> **Written request**
From the line containing "blank = Pos(0.0, HANDLE_SHIFT, 0.0)" through the line containing "# frame. The", retype each line exactly; include both end lines and nothing beyond them.
● ● ● ● ● ● ●
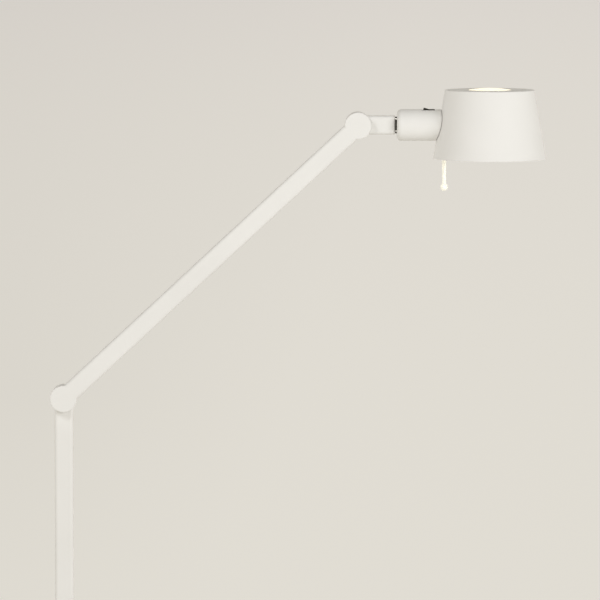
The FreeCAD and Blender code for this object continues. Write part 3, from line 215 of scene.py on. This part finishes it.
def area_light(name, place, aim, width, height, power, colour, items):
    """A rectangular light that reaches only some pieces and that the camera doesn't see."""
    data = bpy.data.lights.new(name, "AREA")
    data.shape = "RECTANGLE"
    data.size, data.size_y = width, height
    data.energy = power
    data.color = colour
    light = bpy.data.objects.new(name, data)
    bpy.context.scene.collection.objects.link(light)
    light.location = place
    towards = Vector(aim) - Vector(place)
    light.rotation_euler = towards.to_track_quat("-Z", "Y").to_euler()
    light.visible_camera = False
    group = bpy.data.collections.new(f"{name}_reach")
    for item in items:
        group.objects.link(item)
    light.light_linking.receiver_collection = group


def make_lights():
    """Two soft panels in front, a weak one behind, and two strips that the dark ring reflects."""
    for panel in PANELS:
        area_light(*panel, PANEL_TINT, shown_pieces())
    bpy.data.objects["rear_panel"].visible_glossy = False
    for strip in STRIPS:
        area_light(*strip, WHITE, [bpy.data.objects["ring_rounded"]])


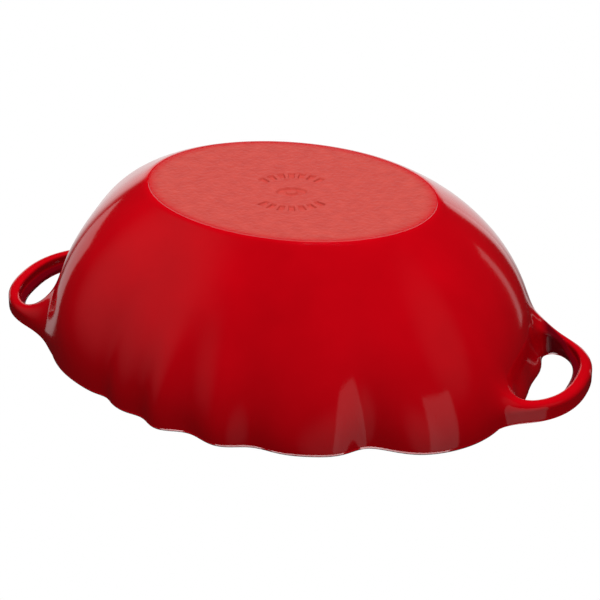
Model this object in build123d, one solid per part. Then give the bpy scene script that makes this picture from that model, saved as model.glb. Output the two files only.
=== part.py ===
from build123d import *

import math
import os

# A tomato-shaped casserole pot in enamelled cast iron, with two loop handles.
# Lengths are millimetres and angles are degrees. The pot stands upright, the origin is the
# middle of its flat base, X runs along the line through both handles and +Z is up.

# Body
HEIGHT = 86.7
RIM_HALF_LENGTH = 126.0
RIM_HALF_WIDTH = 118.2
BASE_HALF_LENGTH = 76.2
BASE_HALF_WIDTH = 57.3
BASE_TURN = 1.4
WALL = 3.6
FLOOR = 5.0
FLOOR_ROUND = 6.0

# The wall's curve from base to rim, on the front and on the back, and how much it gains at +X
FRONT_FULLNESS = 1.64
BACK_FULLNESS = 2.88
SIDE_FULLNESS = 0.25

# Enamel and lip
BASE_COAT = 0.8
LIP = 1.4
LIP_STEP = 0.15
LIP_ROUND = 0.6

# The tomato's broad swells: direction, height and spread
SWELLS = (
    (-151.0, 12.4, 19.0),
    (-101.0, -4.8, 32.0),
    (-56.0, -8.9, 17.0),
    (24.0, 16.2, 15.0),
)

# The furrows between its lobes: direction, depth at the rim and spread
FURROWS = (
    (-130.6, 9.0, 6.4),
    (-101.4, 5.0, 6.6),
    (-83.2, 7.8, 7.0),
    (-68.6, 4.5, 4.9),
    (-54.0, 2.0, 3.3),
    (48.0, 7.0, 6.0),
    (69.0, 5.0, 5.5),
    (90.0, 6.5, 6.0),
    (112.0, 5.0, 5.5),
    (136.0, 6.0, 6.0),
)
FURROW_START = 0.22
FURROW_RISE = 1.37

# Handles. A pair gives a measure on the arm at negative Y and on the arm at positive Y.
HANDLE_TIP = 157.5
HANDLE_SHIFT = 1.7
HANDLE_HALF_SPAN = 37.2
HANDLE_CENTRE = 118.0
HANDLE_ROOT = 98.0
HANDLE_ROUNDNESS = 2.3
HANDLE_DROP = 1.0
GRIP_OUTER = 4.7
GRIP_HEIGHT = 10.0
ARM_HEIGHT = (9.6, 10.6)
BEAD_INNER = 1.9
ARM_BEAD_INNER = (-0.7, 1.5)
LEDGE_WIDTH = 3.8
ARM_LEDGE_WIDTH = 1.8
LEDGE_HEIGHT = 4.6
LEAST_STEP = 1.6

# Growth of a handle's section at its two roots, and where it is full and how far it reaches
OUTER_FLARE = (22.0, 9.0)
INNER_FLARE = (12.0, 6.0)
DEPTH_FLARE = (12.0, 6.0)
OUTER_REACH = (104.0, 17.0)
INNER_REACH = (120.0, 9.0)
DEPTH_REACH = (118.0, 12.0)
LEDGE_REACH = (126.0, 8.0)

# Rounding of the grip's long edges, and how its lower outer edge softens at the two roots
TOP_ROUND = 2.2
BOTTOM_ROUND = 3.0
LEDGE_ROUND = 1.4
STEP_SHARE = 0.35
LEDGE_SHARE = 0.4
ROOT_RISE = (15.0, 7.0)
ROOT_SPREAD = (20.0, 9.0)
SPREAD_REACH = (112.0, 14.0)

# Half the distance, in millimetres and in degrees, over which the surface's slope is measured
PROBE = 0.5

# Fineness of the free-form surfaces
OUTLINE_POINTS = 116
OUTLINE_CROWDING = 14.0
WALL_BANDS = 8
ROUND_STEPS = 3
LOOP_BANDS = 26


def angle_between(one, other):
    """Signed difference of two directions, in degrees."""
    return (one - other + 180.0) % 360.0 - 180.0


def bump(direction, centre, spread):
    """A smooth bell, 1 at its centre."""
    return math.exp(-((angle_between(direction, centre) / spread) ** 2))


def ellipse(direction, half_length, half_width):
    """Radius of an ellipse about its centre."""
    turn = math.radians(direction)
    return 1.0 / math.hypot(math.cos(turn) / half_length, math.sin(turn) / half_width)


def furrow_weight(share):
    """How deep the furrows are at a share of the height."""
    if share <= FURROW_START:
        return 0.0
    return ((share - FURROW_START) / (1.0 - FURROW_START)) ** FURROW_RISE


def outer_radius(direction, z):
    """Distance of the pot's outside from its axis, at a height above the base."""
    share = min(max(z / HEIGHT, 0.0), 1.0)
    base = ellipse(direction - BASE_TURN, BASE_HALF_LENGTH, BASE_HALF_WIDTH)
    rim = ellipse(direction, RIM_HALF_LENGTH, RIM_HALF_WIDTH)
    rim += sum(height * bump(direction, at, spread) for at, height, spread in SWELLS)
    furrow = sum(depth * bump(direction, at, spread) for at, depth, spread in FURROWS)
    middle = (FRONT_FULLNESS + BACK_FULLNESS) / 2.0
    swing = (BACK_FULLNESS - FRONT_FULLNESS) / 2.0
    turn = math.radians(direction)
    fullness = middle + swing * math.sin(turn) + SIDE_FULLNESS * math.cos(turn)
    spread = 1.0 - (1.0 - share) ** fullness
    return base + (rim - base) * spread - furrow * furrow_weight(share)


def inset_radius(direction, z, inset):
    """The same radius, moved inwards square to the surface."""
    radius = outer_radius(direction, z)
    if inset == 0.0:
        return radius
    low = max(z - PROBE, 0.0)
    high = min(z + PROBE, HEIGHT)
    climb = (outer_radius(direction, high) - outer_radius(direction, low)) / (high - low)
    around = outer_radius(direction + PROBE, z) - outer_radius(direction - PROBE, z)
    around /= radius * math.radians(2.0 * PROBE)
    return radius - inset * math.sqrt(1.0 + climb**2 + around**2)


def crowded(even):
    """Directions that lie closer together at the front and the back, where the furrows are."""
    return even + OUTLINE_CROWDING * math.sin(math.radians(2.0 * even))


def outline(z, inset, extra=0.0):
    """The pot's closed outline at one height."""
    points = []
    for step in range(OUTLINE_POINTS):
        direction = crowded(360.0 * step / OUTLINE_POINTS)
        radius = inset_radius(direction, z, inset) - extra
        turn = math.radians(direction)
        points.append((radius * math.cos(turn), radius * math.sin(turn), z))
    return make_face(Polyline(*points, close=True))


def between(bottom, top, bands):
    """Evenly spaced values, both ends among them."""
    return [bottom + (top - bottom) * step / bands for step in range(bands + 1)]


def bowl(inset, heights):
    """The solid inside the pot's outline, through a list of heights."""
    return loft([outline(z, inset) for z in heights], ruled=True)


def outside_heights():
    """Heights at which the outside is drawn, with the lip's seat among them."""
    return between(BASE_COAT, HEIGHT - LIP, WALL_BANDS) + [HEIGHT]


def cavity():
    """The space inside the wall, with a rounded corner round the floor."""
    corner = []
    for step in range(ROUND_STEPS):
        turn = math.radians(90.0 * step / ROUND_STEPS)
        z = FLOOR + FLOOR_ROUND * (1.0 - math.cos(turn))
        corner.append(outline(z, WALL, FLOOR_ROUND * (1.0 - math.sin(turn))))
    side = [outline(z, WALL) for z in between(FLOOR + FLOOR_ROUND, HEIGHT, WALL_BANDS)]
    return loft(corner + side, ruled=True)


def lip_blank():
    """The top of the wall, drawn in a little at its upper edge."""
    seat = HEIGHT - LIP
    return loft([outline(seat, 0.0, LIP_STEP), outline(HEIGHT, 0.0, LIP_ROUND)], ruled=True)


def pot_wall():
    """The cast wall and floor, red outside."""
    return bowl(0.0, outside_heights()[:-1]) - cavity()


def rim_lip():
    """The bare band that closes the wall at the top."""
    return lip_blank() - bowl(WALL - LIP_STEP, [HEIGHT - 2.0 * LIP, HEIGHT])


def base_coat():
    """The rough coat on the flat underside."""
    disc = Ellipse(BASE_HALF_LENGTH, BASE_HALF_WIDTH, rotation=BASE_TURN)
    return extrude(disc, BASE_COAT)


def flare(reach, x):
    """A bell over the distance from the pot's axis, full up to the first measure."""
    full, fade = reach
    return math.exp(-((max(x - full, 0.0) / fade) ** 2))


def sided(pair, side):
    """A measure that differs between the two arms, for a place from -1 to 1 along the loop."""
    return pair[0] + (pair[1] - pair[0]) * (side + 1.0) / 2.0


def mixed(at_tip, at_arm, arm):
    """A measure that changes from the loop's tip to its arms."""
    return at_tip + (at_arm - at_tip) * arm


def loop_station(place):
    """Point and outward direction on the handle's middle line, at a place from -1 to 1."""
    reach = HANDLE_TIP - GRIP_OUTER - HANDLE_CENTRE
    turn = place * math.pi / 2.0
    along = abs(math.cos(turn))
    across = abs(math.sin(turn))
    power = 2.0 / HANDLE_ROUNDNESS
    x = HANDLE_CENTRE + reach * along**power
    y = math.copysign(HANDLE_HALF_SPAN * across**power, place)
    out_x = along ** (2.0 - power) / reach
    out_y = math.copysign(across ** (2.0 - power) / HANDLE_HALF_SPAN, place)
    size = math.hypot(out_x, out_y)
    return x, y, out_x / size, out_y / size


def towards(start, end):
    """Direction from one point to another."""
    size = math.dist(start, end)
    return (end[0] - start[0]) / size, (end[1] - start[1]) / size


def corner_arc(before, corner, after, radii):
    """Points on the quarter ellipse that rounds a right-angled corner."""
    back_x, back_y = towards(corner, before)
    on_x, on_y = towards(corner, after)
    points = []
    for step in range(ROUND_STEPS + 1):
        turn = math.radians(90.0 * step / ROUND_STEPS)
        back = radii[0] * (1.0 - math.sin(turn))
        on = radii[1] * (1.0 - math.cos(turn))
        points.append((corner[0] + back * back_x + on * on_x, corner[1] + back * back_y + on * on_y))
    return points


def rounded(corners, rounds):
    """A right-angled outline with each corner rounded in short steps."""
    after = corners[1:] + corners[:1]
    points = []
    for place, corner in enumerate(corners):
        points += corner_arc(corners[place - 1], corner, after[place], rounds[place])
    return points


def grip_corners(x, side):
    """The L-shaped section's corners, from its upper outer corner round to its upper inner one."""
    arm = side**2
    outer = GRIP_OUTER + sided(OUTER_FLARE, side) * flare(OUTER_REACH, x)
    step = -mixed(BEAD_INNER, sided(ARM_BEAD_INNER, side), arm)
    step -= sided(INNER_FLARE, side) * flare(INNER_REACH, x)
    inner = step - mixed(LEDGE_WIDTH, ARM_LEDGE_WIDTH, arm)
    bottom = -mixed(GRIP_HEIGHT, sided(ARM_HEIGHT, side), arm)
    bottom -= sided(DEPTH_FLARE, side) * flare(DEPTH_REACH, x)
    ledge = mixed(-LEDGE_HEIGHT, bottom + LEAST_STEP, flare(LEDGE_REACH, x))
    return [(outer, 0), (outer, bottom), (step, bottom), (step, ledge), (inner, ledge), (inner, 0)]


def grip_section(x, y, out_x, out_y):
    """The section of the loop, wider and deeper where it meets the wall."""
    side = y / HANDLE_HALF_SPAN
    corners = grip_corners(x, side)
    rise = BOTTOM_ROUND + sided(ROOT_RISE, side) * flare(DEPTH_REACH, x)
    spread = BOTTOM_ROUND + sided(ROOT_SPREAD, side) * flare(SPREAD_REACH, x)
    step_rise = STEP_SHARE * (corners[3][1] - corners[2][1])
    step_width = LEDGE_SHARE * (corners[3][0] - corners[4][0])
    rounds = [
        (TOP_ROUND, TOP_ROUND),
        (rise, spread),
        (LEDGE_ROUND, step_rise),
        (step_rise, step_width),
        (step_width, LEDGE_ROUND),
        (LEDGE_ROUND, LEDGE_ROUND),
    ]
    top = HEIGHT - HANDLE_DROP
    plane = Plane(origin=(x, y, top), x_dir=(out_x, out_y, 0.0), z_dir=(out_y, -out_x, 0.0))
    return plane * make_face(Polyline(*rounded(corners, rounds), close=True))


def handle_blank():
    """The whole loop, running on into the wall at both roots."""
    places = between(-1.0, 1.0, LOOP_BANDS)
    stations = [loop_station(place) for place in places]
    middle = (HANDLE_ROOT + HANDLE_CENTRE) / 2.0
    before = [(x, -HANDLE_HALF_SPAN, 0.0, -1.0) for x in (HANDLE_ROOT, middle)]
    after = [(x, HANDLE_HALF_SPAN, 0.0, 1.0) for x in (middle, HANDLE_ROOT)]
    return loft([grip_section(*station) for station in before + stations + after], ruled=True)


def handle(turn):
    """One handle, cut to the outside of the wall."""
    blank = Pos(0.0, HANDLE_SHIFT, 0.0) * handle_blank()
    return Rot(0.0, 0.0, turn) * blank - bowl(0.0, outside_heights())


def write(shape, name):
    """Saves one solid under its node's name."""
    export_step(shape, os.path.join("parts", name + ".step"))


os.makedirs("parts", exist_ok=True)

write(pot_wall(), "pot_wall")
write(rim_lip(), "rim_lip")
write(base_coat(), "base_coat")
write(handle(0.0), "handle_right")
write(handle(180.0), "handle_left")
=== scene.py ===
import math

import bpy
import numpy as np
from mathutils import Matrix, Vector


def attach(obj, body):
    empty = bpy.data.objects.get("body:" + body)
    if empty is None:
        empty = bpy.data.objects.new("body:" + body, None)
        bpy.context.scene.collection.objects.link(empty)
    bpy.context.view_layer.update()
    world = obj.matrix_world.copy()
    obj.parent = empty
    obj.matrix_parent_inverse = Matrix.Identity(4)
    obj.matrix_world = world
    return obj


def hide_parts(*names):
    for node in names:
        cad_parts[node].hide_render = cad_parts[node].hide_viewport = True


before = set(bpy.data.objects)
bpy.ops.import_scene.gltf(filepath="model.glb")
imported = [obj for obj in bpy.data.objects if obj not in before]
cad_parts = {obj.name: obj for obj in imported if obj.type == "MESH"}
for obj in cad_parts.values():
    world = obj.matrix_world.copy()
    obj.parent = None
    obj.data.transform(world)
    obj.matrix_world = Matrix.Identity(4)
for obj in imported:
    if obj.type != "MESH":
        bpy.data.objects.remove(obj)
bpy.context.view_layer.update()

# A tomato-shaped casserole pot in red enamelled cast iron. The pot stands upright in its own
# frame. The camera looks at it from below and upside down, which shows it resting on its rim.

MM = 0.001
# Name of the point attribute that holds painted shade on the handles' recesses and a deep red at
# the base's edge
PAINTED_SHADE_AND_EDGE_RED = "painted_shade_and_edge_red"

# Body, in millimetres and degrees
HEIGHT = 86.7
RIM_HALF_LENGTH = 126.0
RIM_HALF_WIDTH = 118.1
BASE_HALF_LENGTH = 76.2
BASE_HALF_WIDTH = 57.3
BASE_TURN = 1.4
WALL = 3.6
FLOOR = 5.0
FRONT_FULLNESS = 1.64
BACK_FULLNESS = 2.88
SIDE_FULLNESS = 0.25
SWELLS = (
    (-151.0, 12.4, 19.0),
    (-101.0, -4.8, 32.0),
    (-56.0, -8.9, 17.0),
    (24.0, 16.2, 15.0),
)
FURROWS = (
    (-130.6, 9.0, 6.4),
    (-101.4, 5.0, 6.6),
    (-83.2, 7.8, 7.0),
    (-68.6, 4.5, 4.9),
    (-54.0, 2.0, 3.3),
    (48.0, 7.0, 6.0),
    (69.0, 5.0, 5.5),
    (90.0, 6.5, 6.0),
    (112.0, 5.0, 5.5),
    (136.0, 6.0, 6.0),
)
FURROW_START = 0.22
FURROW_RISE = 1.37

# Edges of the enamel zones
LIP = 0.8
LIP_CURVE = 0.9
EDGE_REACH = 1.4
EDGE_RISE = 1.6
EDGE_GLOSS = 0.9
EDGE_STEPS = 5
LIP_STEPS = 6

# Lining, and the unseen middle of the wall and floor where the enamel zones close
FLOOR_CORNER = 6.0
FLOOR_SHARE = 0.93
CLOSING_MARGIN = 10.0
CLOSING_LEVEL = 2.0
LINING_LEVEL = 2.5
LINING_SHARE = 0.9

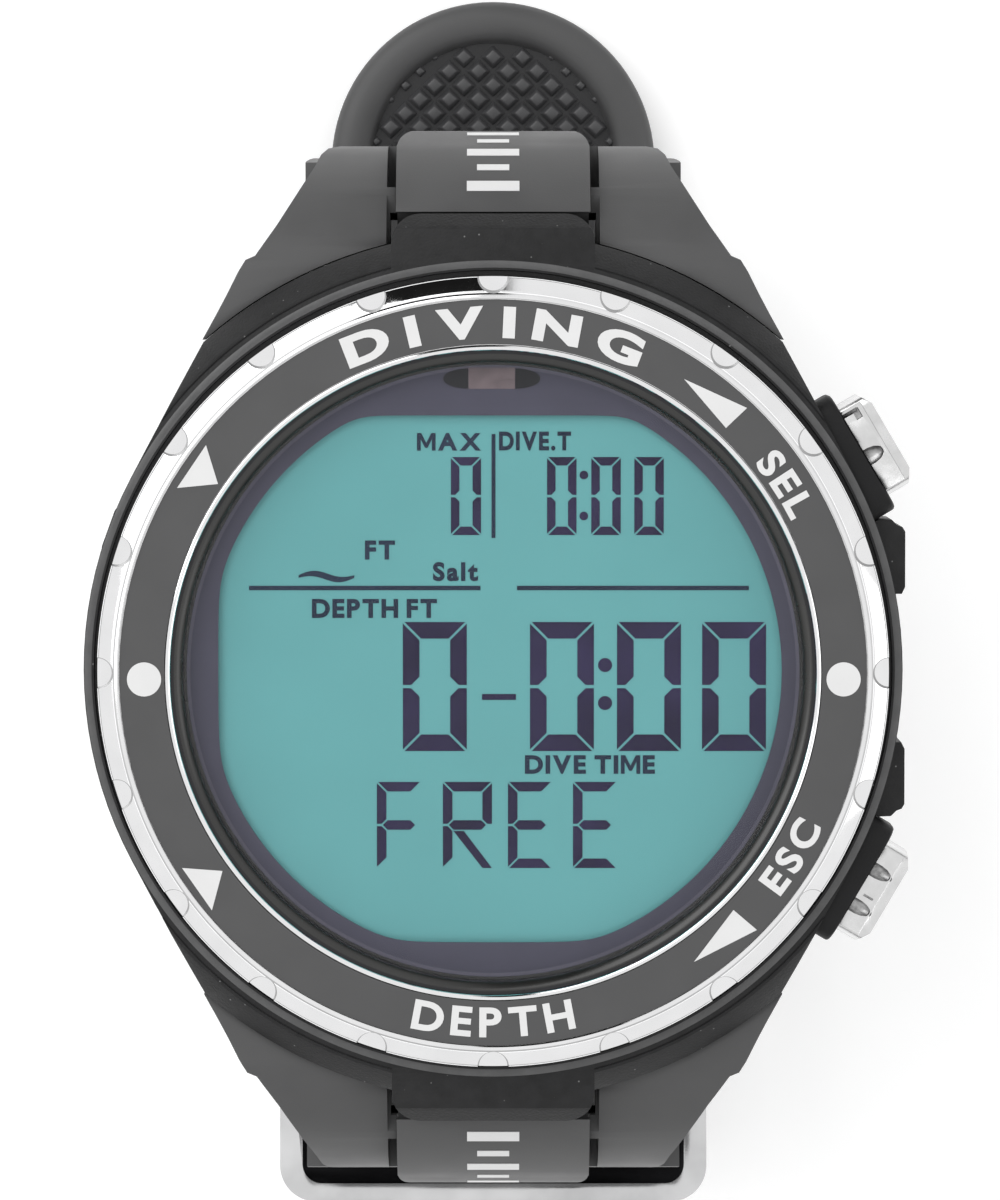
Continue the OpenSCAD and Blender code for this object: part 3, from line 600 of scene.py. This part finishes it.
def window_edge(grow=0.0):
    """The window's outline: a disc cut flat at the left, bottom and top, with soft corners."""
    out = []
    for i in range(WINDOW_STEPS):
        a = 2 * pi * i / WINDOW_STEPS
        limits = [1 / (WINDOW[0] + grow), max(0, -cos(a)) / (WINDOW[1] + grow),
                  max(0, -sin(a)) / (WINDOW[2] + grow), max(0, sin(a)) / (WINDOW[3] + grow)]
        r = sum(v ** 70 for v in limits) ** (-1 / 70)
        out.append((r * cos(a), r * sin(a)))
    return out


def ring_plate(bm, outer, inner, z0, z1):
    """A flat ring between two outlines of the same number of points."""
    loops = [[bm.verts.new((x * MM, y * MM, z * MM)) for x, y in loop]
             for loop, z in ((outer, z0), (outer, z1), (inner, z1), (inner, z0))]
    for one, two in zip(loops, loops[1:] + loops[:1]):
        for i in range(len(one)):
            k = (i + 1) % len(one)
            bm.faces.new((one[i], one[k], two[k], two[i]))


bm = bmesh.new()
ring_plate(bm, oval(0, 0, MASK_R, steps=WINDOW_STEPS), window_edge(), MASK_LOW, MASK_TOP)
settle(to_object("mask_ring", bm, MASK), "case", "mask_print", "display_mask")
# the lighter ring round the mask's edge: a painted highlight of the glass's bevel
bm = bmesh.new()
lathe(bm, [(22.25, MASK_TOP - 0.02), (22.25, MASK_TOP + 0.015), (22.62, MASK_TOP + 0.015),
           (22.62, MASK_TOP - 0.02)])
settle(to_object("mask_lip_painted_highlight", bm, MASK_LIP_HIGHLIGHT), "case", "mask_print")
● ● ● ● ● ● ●
> **Correct answer**
    blank = Pos(0.0, HANDLE_SHIFT, 0.0) * handle_blank()
    return Rot(0.0, 0.0, turn) * blank - bowl(0.0, outside_heights())


def write(shape, name):
    """Saves one solid under its node's name."""
    export_step(shape, os.path.join("parts", name + ".step"))


os.makedirs("parts", exist_ok=True)

write(pot_wall(), "pot_wall")
write(rim_lip(), "rim_lip")
write(base_coat(), "base_coat")
write(handle(0.0), "handle_right")
write(handle(180.0), "handle_left")
=== scene.py ===
import math

import bpy
import numpy as np
from mathutils import Matrix, Vector


def attach(obj, body):
    empty = bpy.data.objects.get("body:" + body)
    if empty is None:
        empty = bpy.data.objects.new("body:" + body, None)
        bpy.context.scene.collection.objects.link(empty)
    bpy.context.view_layer.update()
    world = obj.matrix_world.copy()
    obj.parent = empty
    obj.matrix_parent_inverse = Matrix.Identity(4)
    obj.matrix_world = world
    return obj


def hide_parts(*names):
    for node in names:
        cad_parts[node].hide_render = cad_parts[node].hide_viewport = True


before = set(bpy.data.objects)
bpy.ops.import_scene.gltf(filepath="model.glb")
imported = [obj for obj in bpy.data.objects if obj not in before]
cad_parts = {obj.name: obj for obj in imported if obj.type == "MESH"}
for obj in cad_parts.values():
    world = obj.matrix_world.copy()
    obj.parent = None
    obj.data.transform(world)
    obj.matrix_world = Matrix.Identity(4)
for obj in imported:
    if obj.type != "MESH":
        bpy.data.objects.remove(obj)
bpy.context.view_layer.update()

# A tomato-shaped casserole pot in red enamelled cast iron. The pot stands upright in its own
# frame. The camera looks at it from below and upside down, which shows it resting on its rim.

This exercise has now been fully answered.